▶ EXERCISE OBJECTIVE
Line by line, reproduce exactly the beginning of the listing below, ending with the line that contains "floor_top = 29; // [20:1:40]" and adding nothing.

━━━━━ DATASET

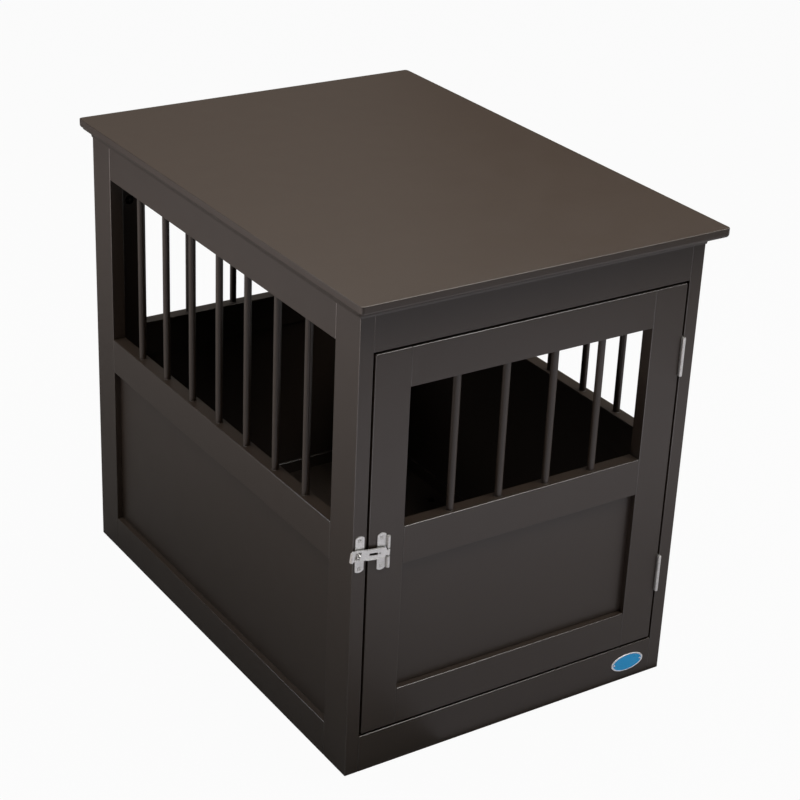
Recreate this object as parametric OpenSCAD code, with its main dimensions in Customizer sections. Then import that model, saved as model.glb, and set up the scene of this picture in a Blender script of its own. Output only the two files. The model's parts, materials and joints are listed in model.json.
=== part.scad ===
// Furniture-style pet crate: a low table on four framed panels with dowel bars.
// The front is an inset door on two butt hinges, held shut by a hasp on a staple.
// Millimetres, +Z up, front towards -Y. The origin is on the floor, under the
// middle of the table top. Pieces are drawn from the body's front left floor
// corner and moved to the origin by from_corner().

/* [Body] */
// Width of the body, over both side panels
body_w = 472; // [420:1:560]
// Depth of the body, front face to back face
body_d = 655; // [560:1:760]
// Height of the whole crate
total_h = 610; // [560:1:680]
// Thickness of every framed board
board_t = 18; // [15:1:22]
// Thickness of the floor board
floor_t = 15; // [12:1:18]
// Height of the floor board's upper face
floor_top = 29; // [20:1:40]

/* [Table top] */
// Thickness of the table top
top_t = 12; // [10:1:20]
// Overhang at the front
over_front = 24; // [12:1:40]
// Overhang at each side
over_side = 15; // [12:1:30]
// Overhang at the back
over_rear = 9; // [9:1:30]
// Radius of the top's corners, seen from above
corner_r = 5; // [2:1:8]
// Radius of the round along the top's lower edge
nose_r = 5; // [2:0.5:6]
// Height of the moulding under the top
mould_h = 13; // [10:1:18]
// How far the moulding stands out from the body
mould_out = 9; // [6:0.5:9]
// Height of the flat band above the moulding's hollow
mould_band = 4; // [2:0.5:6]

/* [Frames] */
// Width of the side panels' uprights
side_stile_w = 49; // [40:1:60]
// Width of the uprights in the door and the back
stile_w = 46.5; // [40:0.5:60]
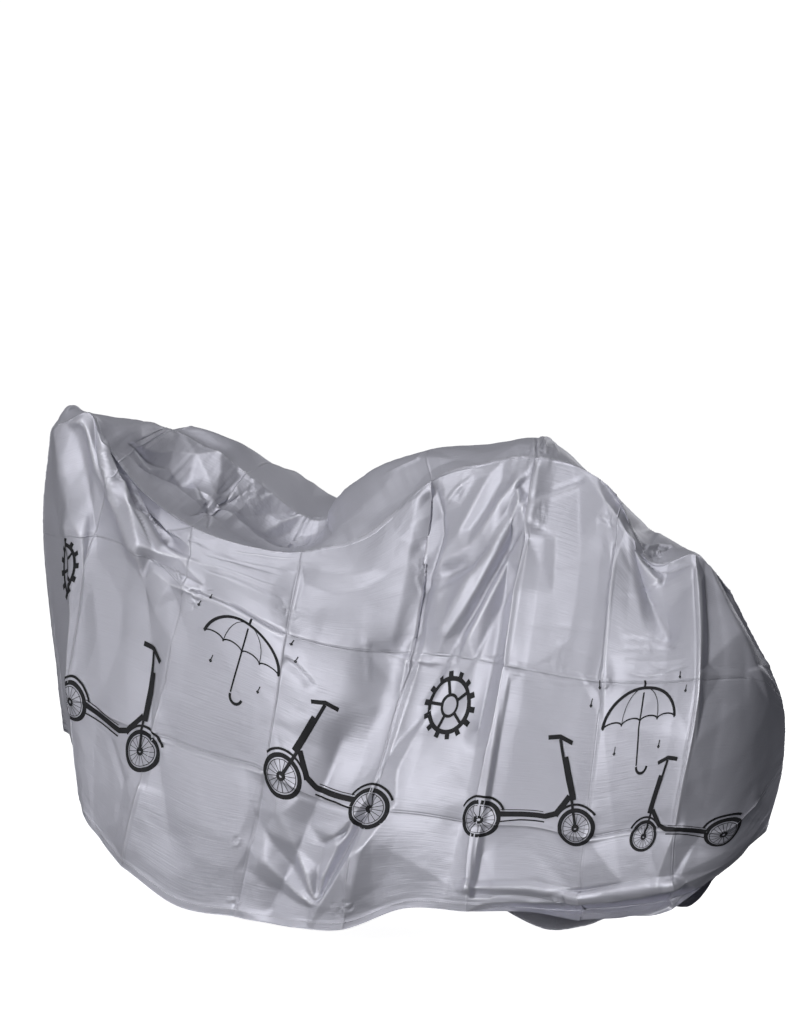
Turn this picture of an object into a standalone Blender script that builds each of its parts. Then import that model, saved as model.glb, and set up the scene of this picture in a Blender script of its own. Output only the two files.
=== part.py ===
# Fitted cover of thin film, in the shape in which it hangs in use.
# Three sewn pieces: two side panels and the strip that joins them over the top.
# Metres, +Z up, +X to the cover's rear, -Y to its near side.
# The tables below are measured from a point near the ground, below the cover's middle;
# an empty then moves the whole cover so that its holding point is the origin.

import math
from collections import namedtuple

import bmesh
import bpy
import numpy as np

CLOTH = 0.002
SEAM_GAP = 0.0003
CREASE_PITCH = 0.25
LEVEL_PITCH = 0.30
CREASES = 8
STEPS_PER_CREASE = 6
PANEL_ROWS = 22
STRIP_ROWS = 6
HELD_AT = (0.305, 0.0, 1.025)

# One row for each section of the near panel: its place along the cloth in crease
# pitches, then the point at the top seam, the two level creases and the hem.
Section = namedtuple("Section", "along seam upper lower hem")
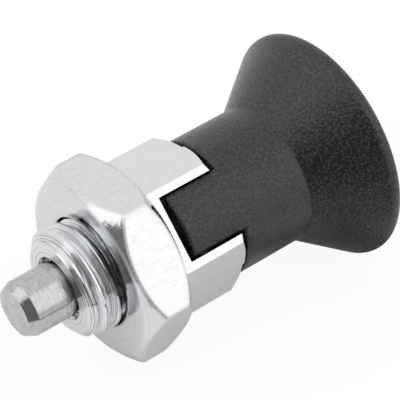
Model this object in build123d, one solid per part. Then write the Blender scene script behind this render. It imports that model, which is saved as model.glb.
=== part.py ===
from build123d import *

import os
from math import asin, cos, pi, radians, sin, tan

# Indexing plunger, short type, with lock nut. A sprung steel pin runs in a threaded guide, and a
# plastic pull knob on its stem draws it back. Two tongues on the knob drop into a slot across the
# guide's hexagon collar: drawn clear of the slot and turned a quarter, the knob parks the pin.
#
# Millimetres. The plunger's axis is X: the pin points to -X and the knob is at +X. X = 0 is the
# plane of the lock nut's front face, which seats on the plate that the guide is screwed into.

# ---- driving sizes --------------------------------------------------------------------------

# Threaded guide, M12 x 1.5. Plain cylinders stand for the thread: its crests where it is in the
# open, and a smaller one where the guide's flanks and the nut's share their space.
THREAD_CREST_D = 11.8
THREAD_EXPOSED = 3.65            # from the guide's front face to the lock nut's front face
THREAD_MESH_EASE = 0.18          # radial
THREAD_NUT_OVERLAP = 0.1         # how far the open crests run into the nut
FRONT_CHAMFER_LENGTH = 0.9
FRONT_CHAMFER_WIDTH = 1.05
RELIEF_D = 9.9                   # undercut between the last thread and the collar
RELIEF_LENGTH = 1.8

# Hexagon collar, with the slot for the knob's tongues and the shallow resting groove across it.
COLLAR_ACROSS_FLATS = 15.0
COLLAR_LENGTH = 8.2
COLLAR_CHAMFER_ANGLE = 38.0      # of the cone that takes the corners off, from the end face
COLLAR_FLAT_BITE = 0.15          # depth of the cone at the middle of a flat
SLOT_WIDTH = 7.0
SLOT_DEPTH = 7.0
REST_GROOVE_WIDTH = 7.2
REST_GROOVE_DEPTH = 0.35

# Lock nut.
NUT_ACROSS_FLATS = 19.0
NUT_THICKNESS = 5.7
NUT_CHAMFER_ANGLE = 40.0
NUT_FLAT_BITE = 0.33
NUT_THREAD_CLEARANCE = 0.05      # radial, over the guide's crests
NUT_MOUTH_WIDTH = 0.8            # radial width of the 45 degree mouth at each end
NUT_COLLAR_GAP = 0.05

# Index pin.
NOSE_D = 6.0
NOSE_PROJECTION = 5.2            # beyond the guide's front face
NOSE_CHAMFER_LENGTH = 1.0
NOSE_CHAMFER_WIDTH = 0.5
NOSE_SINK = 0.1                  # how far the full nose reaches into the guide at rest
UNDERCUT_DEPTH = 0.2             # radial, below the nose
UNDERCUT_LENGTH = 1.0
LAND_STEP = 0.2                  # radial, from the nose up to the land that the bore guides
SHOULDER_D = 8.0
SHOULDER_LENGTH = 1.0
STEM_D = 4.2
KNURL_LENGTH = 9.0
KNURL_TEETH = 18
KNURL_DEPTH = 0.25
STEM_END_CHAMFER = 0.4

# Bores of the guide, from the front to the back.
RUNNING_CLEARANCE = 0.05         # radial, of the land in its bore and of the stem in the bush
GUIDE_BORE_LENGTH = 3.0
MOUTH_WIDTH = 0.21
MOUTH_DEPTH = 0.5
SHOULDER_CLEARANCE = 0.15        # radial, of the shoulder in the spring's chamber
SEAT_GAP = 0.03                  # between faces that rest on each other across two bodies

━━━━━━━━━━

▶ ANSWER TO THIS PROBLEM
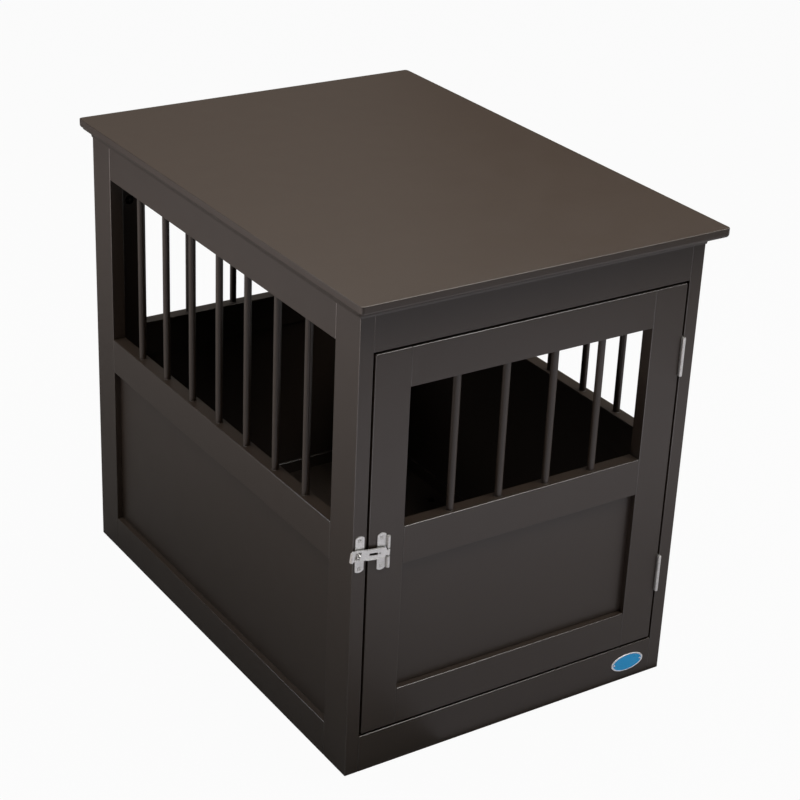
Recreate this object as parametric OpenSCAD code, with its main dimensions in Customizer sections. Then import that model, saved as model.glb, and set up the scene of this picture in a Blender script of its own. Output only the two files. The model's parts, materials and joints are listed in model.json.
=== part.scad ===
// Furniture-style pet crate: a low table on four framed panels with dowel bars.
// The front is an inset door on two butt hinges, held shut by a hasp on a staple.
// Millimetres, +Z up, front towards -Y. The origin is on the floor, under the
// middle of the table top. Pieces are drawn from the body's front left floor
// corner and moved to the origin by from_corner().

/* [Body] */
// Width of the body, over both side panels
body_w = 472; // [420:1:560]
// Depth of the body, front face to back face
body_d = 655; // [560:1:760]
// Height of the whole crate
total_h = 610; // [560:1:680]
// Thickness of every framed board
board_t = 18; // [15:1:22]
// Thickness of the floor board
floor_t = 15; // [12:1:18]
// Height of the floor board's upper face
floor_top = 29; // [20:1:40]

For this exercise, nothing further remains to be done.